In a heavy duty zip-lock bag, combine all ingredients, seal it, then mix it all up with your hands. Put the bag in a large bowl and let marinate overnight, or for at least 6 hours.

The next day, take your meat out about 30 minutes before you’re ready to cook to allow meat to come to room temperature. Heat your grill, then cook carne asada to a medium rare. Let meat rest 10 minutes before chopping it up for tacos.

Heat up a cast-iron skillet with a little oil and heat your tortillas on the skilled for about 30 seconds before assembling your tacos. This will make the tortilla more pliable and less likely to break apart when you’re eating.

 

CREAMY TOMATILLO SALSA:

1 1/4 lbs fresh tomatillos, husks removed and rinsed clean
1 medium Spanish onion
1 jalapeño
1 large avocado
2 cloves garlic, unpeeled
Juice of 1 lime
1 cup chopped fresh cilantro (about half a bunch, chopped)
Salt and Pepper
Olive Oil

Cut all the tomatillos in half and place them cut-side down on a baking sheet, along with the jalapeño, garlic, and onion. Drizzle with a little olive oil- you don’t have to coat everything completely, just as long as there’s a little oil on there. Turn on broiler to High and place the baking sheet with your ingredients under the flames, broiling for 8-10 minutes.  Make sure you check on them so they don’t burn TOO much. You do want SOME char but you definitely don’t want them decimated by the fire. Once they’re cooked, take the ingredients out and let cool. Peel the garlic, chop the stem off the jalapeño and do a rough chop to the garlic, jalapeño, and onion. 

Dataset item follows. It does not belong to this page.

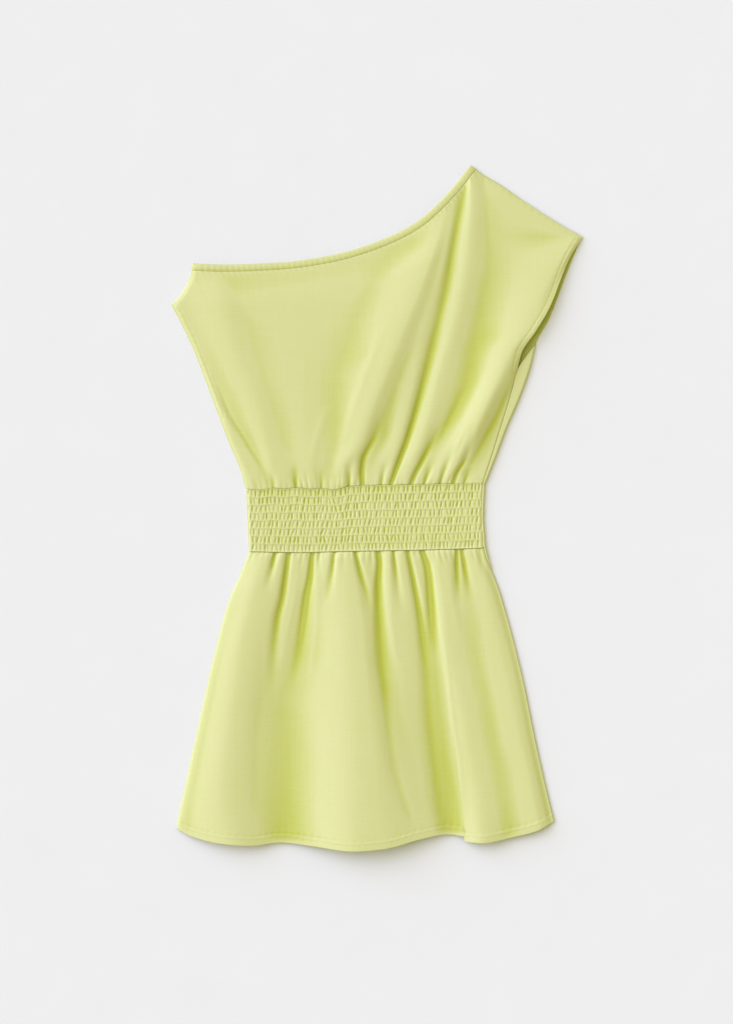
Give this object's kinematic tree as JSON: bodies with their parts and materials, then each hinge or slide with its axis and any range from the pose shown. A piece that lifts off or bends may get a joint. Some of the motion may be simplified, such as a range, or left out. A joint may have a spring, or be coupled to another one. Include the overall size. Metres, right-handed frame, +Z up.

Fit your food processor with a metal blade, then add the tomatillos, jalapeño, garlic, and onion. Process for about 30 seconds, then add the lime juice, salt, pepper, cilantro, and avocado. Process for another 30 seconds or until it is a smooth consistency. Taste for seasoning and add more salt or pepper to taste.

 

PICO DE GALLO:

4 Roma Tomatoes, finely diced
1/2 small red onion, finely chopped
1 jalapeño, finely chopped
1/2 cup finely chopped cilantro
Juice of 1 lime
Salt and Pepper

Combine all ingredients in a mixing bowl. Serve with tacos!

 

beer pairing suggestion: There’s a lot of citrus and spice going on in this meal, and we’re using a pretty lean cut of beef here, so a light IPA or a lager would go nicely with these tacos. Try Maine Beer Co Another One IPA or Brooklyn Lager or you can never go wrong with some Negra Modelo when eating Mexican!